I've thought about the "how to" issue with stereo subs and a pair of SMS-1s, but never actually tried it, so I can't really say. At these low frequencies (i.e. crossing below 100hz), I really don't think that you'll hear any impact from stereo subs.
If you want to test that theory, find a highend HT store that will set up a pair of subs for you in a way that allows you to kill the main speakers and listen to the subs alone. Then have a shot at the balance control. I tried (a variation of) this test and decided that stereo subs didn't matter to me. Of course, YMMV.
BTW, I'm pretty confident that the SVS/Audyssey does true stereo/independent channel sub signal EQ which solves the issue.
So i got my second rythmik... Having some problems. I actually had to EQ MORE with 2 subs. Is it maybe becuase of my non symmetric room setup? Also even though everything is EQed to flat just like it was before, it seems like I have slightly less bass now. The only real benefit I've noticed so far is the sub is I can no longer localize the subs.
Hi Nemesis, I see that you are measuring your system with the SMS. I find that this system is resolution limited, amongst a few other problems.
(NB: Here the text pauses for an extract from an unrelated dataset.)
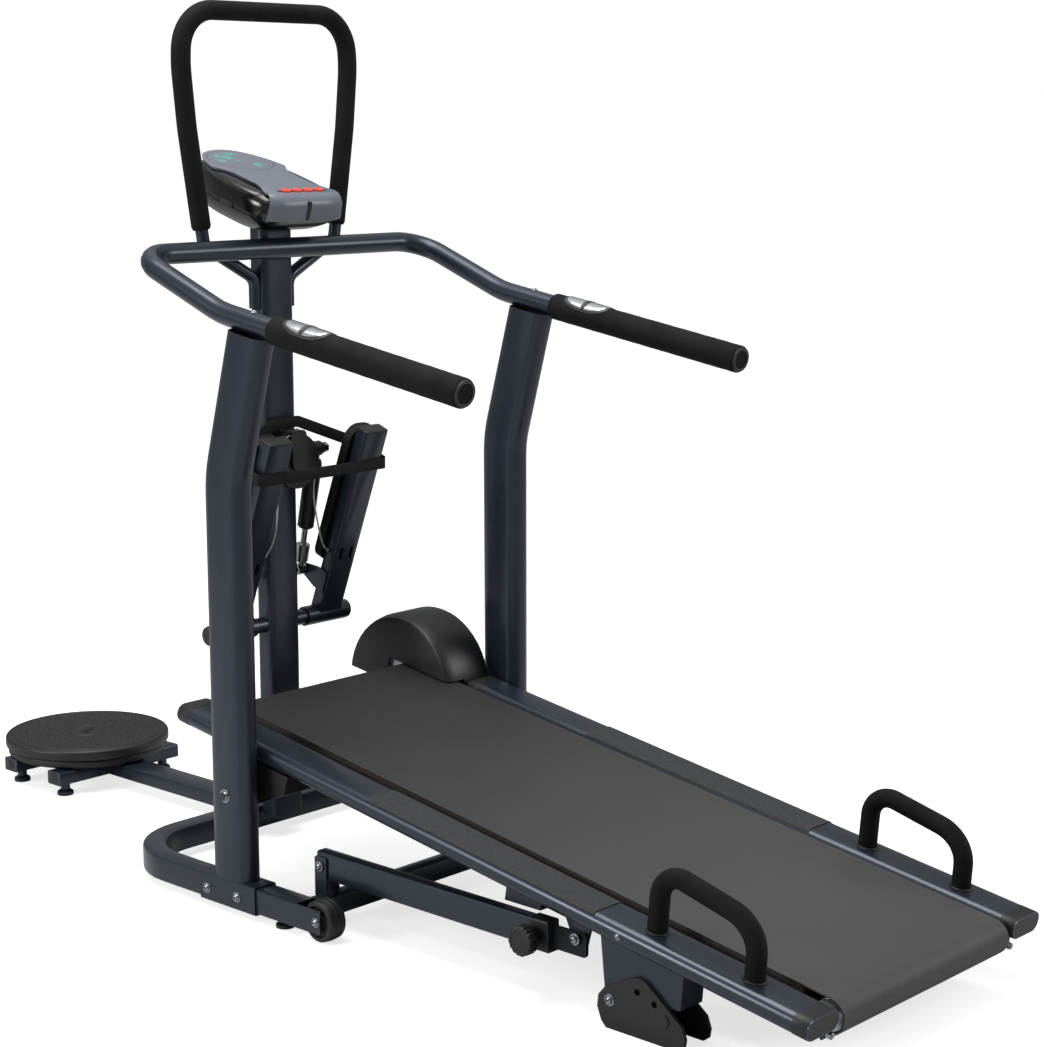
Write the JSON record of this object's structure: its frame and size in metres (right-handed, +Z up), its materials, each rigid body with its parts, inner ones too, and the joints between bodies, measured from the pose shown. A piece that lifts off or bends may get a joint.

The main problem though is the lack of ability to save graphs.
You asked, "any suggestions?"
May I suggest that you try the FREE program REW available at the Home Theater Shack. You allready have a mic, meter and Laptop. All you need then is to download the new version 5, which just came out, for FREE. Then you will be able to post pictures of your response and help will be easier to dispense.